Copy out the complete listing, word for word.

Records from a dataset

--- Start ---

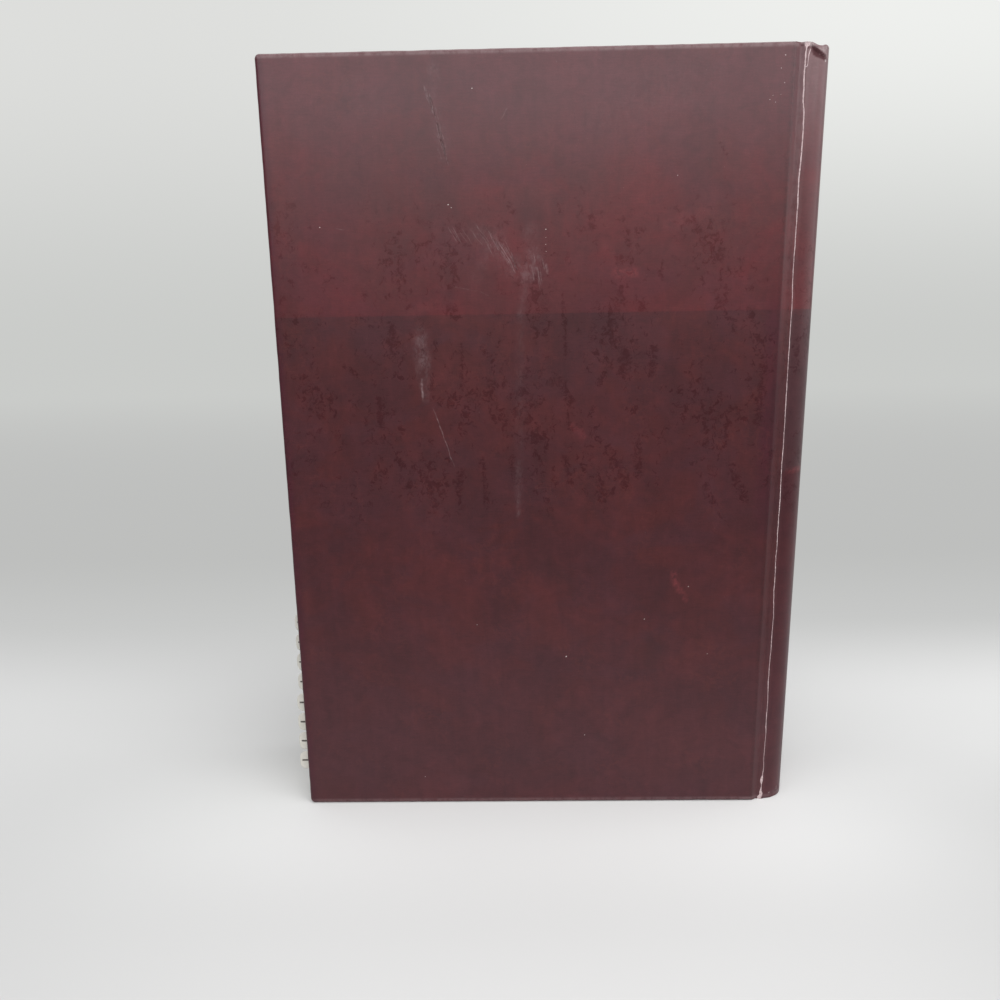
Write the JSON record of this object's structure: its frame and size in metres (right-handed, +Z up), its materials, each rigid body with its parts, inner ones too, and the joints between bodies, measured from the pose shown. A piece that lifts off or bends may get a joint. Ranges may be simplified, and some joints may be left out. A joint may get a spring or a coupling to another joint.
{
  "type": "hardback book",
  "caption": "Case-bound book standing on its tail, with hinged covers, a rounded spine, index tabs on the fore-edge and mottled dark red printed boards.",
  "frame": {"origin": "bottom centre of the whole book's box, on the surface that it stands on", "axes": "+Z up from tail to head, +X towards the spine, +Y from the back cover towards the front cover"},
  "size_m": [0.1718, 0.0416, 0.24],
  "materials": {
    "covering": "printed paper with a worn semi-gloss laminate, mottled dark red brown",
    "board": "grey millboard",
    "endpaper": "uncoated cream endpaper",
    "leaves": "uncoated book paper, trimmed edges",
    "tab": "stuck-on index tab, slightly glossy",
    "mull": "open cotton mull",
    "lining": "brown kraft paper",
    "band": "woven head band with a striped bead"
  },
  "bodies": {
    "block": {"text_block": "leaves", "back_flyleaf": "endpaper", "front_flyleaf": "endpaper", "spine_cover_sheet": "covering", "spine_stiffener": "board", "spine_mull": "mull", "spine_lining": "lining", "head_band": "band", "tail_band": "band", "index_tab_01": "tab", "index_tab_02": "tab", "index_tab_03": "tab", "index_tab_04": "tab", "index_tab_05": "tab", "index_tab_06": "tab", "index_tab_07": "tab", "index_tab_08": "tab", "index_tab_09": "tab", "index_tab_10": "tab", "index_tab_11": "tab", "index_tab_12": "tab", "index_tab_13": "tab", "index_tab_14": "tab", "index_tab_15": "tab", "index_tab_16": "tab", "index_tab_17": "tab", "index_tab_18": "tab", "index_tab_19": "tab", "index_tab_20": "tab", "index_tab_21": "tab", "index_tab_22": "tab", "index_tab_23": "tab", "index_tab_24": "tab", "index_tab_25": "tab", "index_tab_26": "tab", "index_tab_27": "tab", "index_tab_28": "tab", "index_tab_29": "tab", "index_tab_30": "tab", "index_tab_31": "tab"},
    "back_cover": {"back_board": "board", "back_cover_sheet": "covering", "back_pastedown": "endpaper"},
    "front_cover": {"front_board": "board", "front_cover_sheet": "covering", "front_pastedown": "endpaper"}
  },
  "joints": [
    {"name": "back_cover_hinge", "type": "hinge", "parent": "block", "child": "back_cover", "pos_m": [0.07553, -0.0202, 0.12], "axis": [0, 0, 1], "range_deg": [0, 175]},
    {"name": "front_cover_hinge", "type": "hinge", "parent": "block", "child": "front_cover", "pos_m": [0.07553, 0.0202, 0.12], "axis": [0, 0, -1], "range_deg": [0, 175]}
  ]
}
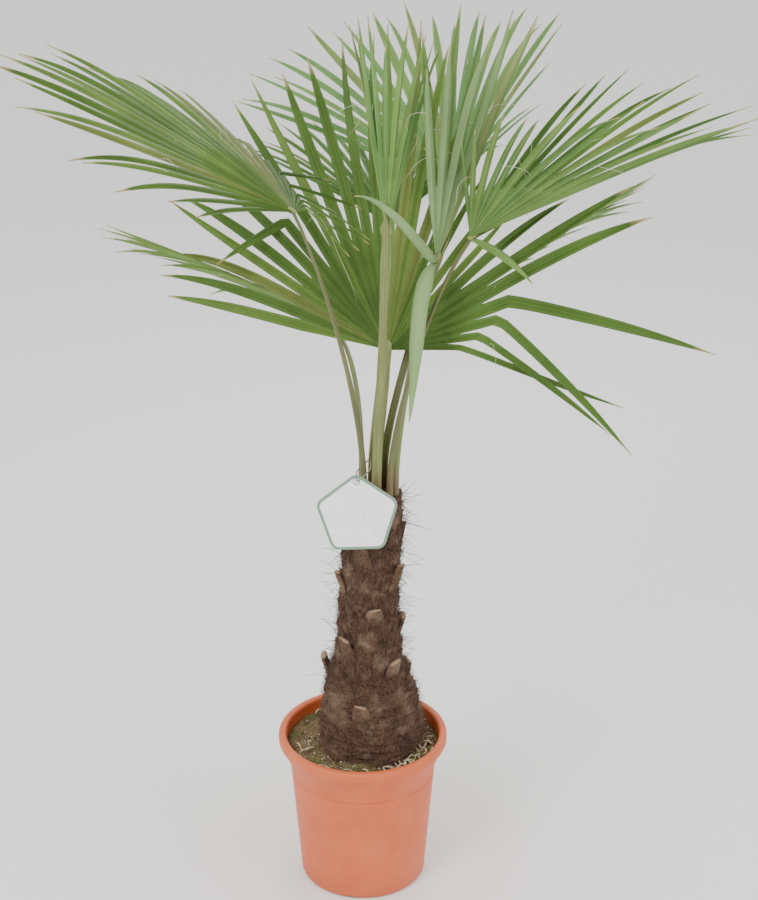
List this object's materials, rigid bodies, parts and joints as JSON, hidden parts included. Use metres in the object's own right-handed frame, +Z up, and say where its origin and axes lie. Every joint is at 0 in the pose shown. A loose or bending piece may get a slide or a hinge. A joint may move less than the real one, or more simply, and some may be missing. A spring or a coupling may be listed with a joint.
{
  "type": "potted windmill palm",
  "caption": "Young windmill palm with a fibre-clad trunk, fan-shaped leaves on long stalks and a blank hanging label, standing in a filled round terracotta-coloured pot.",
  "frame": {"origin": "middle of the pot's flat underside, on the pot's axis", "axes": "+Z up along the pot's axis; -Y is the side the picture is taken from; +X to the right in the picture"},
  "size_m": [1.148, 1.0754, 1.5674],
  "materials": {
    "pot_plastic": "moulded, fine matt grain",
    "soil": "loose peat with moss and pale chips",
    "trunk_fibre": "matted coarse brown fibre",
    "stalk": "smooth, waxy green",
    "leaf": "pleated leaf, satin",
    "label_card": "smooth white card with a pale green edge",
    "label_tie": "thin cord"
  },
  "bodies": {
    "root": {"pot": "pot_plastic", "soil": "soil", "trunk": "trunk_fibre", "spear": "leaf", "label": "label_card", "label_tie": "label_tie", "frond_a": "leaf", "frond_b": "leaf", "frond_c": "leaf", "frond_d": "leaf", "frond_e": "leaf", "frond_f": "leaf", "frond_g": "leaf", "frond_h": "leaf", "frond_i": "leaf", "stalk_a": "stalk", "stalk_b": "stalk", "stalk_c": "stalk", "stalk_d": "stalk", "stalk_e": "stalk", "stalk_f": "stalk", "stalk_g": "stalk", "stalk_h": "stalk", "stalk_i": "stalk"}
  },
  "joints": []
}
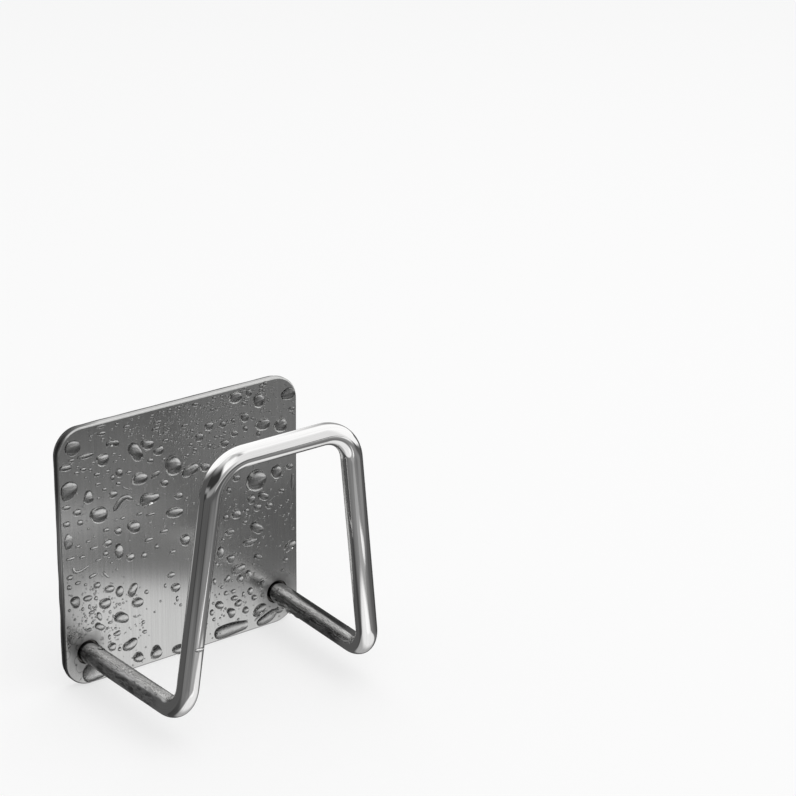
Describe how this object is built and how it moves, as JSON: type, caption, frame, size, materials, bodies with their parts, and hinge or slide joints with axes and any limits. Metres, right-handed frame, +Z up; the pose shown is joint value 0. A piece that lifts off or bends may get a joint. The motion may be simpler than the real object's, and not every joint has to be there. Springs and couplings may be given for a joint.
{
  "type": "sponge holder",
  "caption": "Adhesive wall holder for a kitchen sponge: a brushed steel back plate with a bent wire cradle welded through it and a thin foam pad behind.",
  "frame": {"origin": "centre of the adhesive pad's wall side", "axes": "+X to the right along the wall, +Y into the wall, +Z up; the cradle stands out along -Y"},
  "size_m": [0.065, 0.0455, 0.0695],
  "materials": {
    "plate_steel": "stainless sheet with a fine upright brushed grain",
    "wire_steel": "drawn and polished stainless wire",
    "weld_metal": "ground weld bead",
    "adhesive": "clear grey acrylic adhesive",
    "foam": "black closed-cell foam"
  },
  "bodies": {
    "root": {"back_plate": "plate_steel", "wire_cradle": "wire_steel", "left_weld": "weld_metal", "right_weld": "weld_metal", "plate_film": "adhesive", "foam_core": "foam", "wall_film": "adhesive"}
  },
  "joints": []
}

--- End ---

ANSWER FOR THIS EXERCISE.
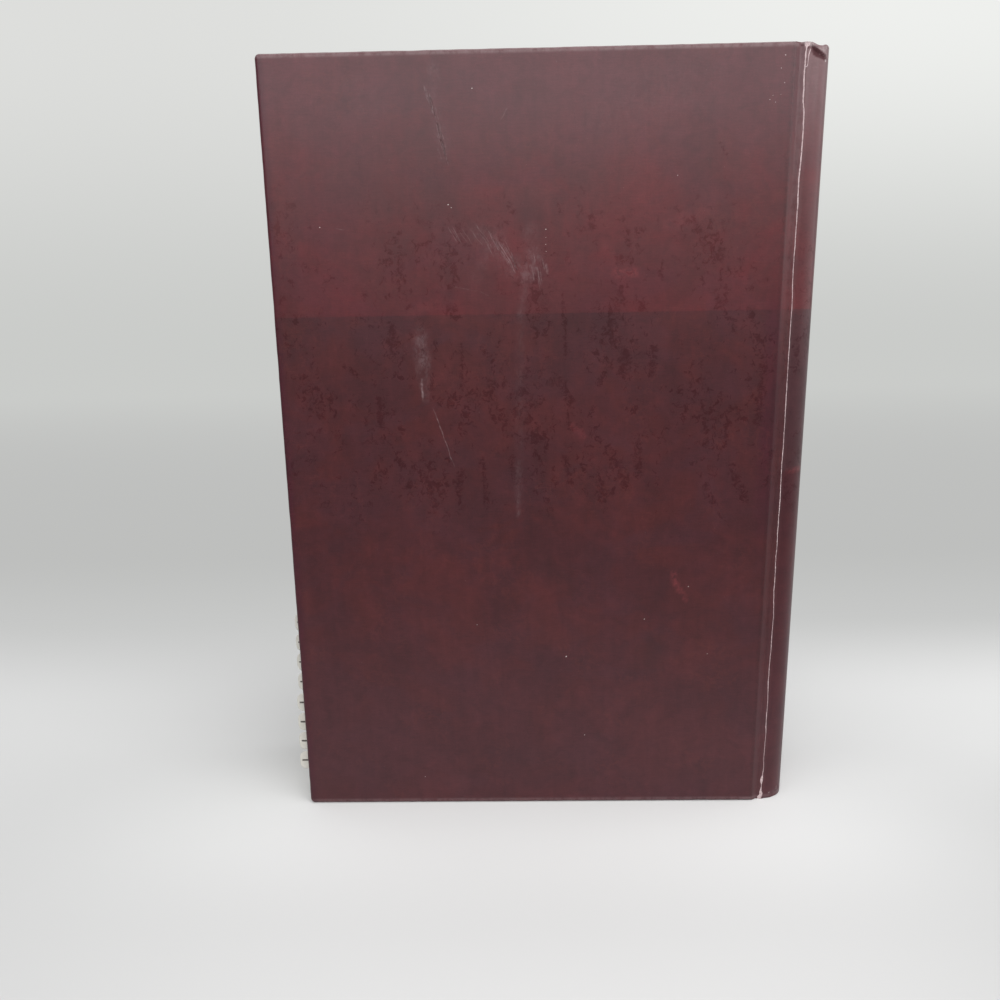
Write the JSON record of this object's structure: its frame and size in metres (right-handed, +Z up), its materials, each rigid body with its parts, inner ones too, and the joints between bodies, measured from the pose shown. A piece that lifts off or bends may get a joint. Ranges may be simplified, and some joints may be left out. A joint may get a spring or a coupling to another joint.
{
  "type": "hardback book",
  "caption": "Case-bound book standing on its tail, with hinged covers, a rounded spine, index tabs on the fore-edge and mottled dark red printed boards.",
  "frame": {"origin": "bottom centre of the whole book's box, on the surface that it stands on", "axes": "+Z up from tail to head, +X towards the spine, +Y from the back cover towards the front cover"},
  "size_m": [0.1718, 0.0416, 0.24],
  "materials": {
    "covering": "printed paper with a worn semi-gloss laminate, mottled dark red brown",
    "board": "grey millboard",
    "endpaper": "uncoated cream endpaper",
    "leaves": "uncoated book paper, trimmed edges",
    "tab": "stuck-on index tab, slightly glossy",
    "mull": "open cotton mull",
    "lining": "brown kraft paper",
    "band": "woven head band with a striped bead"
  },
  "bodies": {
    "block": {"text_block": "leaves", "back_flyleaf": "endpaper", "front_flyleaf": "endpaper", "spine_cover_sheet": "covering", "spine_stiffener": "board", "spine_mull": "mull", "spine_lining": "lining", "head_band": "band", "tail_band": "band", "index_tab_01": "tab", "index_tab_02": "tab", "index_tab_03": "tab", "index_tab_04": "tab", "index_tab_05": "tab", "index_tab_06": "tab", "index_tab_07": "tab", "index_tab_08": "tab", "index_tab_09": "tab", "index_tab_10": "tab", "index_tab_11": "tab", "index_tab_12": "tab", "index_tab_13": "tab", "index_tab_14": "tab", "index_tab_15": "tab", "index_tab_16": "tab", "index_tab_17": "tab", "index_tab_18": "tab", "index_tab_19": "tab", "index_tab_20": "tab", "index_tab_21": "tab", "index_tab_22": "tab", "index_tab_23": "tab", "index_tab_24": "tab", "index_tab_25": "tab", "index_tab_26": "tab", "index_tab_27": "tab", "index_tab_28": "tab", "index_tab_29": "tab", "index_tab_30": "tab", "index_tab_31": "tab"},
    "back_cover": {"back_board": "board", "back_cover_sheet": "covering", "back_pastedown": "endpaper"},
    "front_cover": {"front_board": "board", "front_cover_sheet": "covering", "front_pastedown": "endpaper"}
  },
  "joints": [
    {"name": "back_cover_hinge", "type": "hinge", "parent": "block", "child": "back_cover", "pos_m": [0.07553, -0.0202, 0.12], "axis": [0, 0, 1], "range_deg": [0, 175]},
    {"name": "front_cover_hinge", "type": "hinge", "parent": "block", "child": "front_cover", "pos_m": [0.07553, 0.0202, 0.12], "axis": [0, 0, -1], "range_deg": [0, 175]}
  ]
}
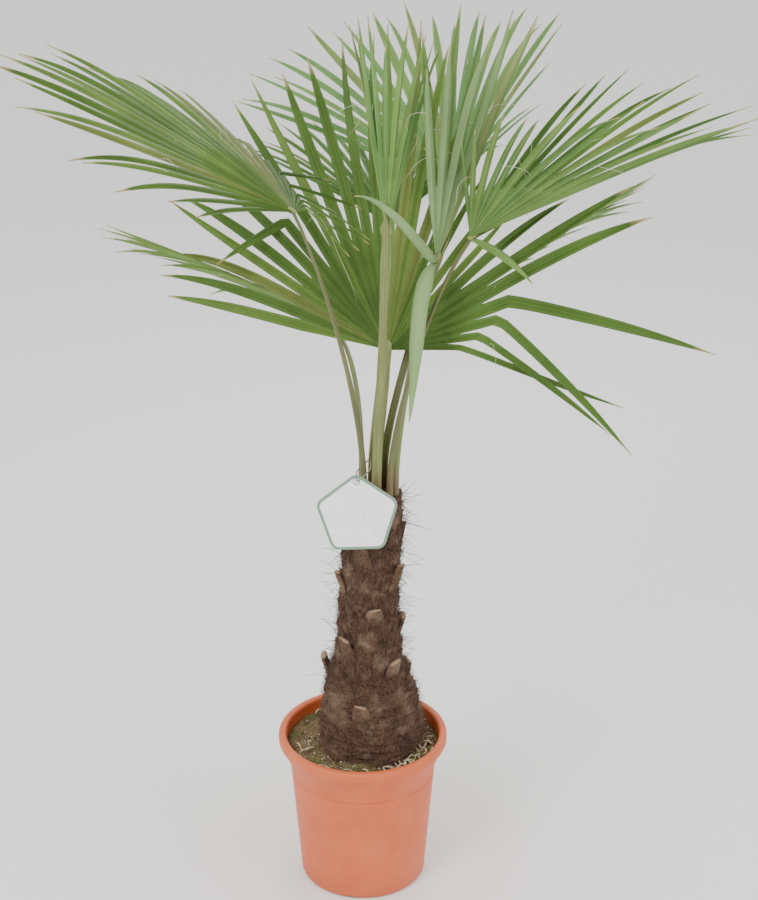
List this object's materials, rigid bodies, parts and joints as JSON, hidden parts included. Use metres in the object's own right-handed frame, +Z up, and say where its origin and axes lie. Every joint is at 0 in the pose shown. A loose or bending piece may get a slide or a hinge. A joint may move less than the real one, or more simply, and some may be missing. A spring or a coupling may be listed with a joint.
{
  "type": "potted windmill palm",
  "caption": "Young windmill palm with a fibre-clad trunk, fan-shaped leaves on long stalks and a blank hanging label, standing in a filled round terracotta-coloured pot.",
  "frame": {"origin": "middle of the pot's flat underside, on the pot's axis", "axes": "+Z up along the pot's axis; -Y is the side the picture is taken from; +X to the right in the picture"},
  "size_m": [1.148, 1.0754, 1.5674],
  "materials": {
    "pot_plastic": "moulded, fine matt grain",
    "soil": "loose peat with moss and pale chips",
    "trunk_fibre": "matted coarse brown fibre",
    "stalk": "smooth, waxy green",
    "leaf": "pleated leaf, satin",
    "label_card": "smooth white card with a pale green edge",
    "label_tie": "thin cord"
  },
  "bodies": {
    "root": {"pot": "pot_plastic", "soil": "soil", "trunk": "trunk_fibre", "spear": "leaf", "label": "label_card", "label_tie": "label_tie", "frond_a": "leaf", "frond_b": "leaf", "frond_c": "leaf", "frond_d": "leaf", "frond_e": "leaf", "frond_f": "leaf", "frond_g": "leaf", "frond_h": "leaf", "frond_i": "leaf", "stalk_a": "stalk", "stalk_b": "stalk", "stalk_c": "stalk", "stalk_d": "stalk", "stalk_e": "stalk", "stalk_f": "stalk", "stalk_g": "stalk", "stalk_h": "stalk", "stalk_i": "stalk"}
  },
  "joints": []
}
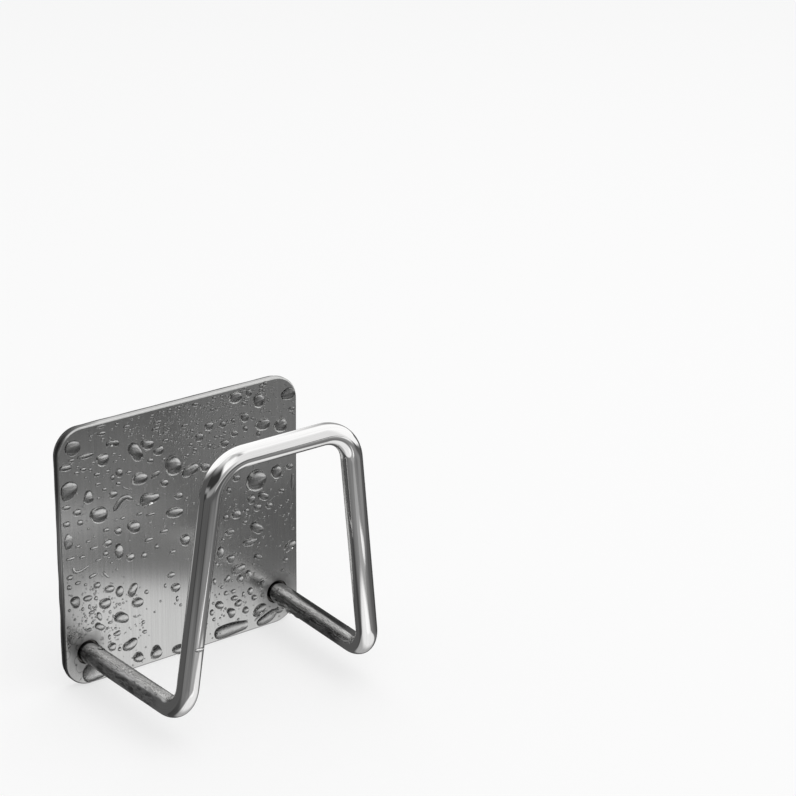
Describe how this object is built and how it moves, as JSON: type, caption, frame, size, materials, bodies with their parts, and hinge or slide joints with axes and any limits. Metres, right-handed frame, +Z up; the pose shown is joint value 0. A piece that lifts off or bends may get a joint. The motion may be simpler than the real object's, and not every joint has to be there. Springs and couplings may be given for a joint.
{
  "type": "sponge holder",
  "caption": "Adhesive wall holder for a kitchen sponge: a brushed steel back plate with a bent wire cradle welded through it and a thin foam pad behind.",
  "frame": {"origin": "centre of the adhesive pad's wall side", "axes": "+X to the right along the wall, +Y into the wall, +Z up; the cradle stands out along -Y"},
  "size_m": [0.065, 0.0455, 0.0695],
  "materials": {
    "plate_steel": "stainless sheet with a fine upright brushed grain",
    "wire_steel": "drawn and polished stainless wire",
    "weld_metal": "ground weld bead",
    "adhesive": "clear grey acrylic adhesive",
    "foam": "black closed-cell foam"
  },
  "bodies": {
    "root": {"back_plate": "plate_steel", "wire_cradle": "wire_steel", "left_weld": "weld_metal", "right_weld": "weld_metal", "plate_film": "adhesive", "foam_core": "foam", "wall_film": "adhesive"}
  },
  "joints": []
}